Your goal
Repeat the listing in full, word for word.

═════ Stored data

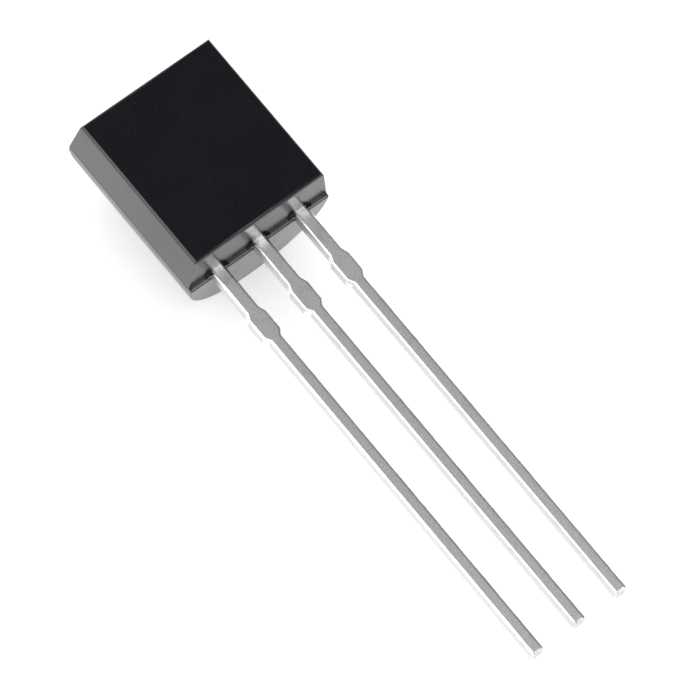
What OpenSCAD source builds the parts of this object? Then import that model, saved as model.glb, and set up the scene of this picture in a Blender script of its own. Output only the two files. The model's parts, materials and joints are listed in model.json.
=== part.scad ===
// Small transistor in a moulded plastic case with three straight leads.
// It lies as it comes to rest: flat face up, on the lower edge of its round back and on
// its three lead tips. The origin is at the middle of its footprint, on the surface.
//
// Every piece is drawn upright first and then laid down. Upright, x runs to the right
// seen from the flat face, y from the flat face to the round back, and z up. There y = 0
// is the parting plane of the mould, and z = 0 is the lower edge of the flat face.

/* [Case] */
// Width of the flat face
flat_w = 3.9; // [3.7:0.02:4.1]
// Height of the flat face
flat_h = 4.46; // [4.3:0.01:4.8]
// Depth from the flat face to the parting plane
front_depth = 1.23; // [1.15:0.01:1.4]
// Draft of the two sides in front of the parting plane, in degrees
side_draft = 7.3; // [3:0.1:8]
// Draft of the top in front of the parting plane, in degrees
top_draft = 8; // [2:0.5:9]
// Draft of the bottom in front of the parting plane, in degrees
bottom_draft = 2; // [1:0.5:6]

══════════

Finished exercise
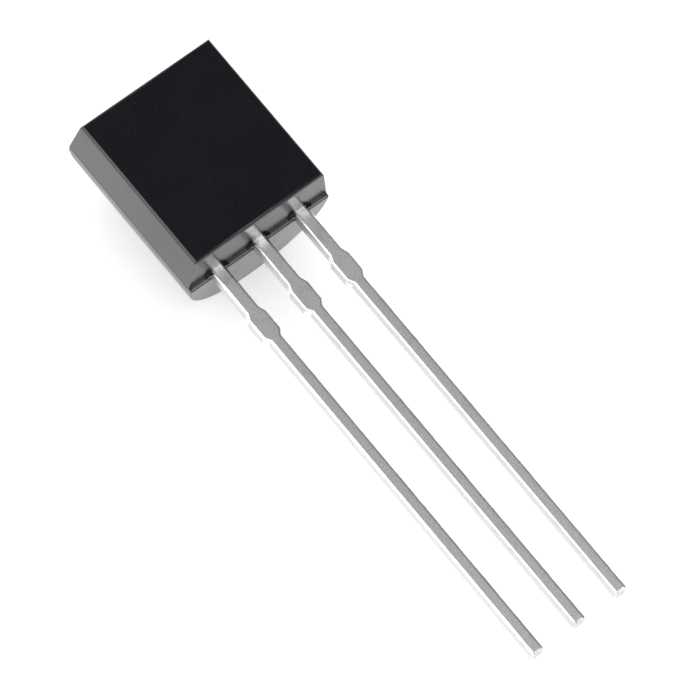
What OpenSCAD source builds the parts of this object? Then import that model, saved as model.glb, and set up the scene of this picture in a Blender script of its own. Output only the two files. The model's parts, materials and joints are listed in model.json.
=== part.scad ===
// Small transistor in a moulded plastic case with three straight leads.
// It lies as it comes to rest: flat face up, on the lower edge of its round back and on
// its three lead tips. The origin is at the middle of its footprint, on the surface.
//
// Every piece is drawn upright first and then laid down. Upright, x runs to the right
// seen from the flat face, y from the flat face to the round back, and z up. There y = 0
// is the parting plane of the mould, and z = 0 is the lower edge of the flat face.

/* [Case] */
// Width of the flat face
flat_w = 3.9; // [3.7:0.02:4.1]
// Height of the flat face
flat_h = 4.46; // [4.3:0.01:4.8]
// Depth from the flat face to the parting plane
front_depth = 1.23; // [1.15:0.01:1.4]
// Draft of the two sides in front of the parting plane, in degrees
side_draft = 7.3; // [3:0.1:8]
// Draft of the top in front of the parting plane, in degrees
top_draft = 8; // [2:0.5:9]
// Draft of the bottom in front of the parting plane, in degrees
bottom_draft = 2; // [1:0.5:6]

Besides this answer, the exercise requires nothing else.